#### What is expected
In the listing below, count each line containing "axes" and answer with the count only.

#### Source data
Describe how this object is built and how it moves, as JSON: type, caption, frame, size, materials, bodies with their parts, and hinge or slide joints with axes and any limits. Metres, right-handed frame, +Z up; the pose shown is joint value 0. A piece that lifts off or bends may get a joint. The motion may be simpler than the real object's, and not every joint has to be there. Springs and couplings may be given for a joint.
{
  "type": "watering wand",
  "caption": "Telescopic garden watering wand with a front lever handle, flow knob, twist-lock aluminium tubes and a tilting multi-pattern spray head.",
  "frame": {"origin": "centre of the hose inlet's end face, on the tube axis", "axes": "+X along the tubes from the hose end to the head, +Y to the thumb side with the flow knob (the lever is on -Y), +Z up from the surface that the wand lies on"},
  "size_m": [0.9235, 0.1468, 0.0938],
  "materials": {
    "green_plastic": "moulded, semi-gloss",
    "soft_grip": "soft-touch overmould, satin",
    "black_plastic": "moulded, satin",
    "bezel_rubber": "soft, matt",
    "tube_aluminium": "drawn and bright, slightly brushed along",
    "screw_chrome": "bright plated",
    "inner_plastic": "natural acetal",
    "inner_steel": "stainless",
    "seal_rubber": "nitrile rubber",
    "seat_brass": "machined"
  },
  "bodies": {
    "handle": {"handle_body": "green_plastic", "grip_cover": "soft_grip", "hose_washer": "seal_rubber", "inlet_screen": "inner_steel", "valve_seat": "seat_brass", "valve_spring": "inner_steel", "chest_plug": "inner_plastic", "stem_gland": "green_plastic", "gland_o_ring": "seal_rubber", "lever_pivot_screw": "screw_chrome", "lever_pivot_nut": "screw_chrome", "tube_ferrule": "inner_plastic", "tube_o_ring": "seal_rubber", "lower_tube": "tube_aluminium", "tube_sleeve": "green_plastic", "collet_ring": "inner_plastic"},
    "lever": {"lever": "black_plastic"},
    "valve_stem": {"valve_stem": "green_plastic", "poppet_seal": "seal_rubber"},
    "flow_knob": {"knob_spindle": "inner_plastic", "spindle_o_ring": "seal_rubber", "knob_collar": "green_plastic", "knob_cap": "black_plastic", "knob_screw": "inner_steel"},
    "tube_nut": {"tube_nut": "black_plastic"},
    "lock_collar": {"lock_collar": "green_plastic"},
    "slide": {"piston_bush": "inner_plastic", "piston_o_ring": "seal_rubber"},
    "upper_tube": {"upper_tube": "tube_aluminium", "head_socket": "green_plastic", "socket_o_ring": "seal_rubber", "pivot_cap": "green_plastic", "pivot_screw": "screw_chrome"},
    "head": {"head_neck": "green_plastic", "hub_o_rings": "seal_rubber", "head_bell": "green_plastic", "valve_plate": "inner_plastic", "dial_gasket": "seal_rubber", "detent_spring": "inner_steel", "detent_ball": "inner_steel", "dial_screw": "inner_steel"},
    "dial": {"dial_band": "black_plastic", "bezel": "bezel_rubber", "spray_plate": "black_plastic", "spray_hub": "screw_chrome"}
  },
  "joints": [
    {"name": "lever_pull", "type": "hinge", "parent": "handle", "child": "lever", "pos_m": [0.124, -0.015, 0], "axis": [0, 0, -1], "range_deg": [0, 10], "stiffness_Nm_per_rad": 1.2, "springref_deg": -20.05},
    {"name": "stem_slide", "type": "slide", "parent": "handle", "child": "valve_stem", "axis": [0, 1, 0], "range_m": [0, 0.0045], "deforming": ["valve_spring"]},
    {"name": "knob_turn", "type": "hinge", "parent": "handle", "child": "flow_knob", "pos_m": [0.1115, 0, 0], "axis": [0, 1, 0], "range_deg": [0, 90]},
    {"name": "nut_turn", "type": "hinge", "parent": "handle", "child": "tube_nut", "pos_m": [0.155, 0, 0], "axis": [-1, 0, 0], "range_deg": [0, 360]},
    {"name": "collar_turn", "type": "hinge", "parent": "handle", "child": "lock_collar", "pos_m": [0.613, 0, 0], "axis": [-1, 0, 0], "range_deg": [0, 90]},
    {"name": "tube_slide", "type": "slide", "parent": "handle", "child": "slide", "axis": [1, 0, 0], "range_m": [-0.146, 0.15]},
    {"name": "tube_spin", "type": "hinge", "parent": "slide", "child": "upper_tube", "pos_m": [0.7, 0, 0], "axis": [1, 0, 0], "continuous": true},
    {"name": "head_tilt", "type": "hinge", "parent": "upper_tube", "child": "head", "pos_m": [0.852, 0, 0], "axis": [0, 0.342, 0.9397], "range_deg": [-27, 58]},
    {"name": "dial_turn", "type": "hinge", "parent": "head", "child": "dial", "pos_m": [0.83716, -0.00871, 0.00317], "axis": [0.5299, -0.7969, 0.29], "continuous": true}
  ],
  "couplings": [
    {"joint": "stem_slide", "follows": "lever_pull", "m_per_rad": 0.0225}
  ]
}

#### Task solution
2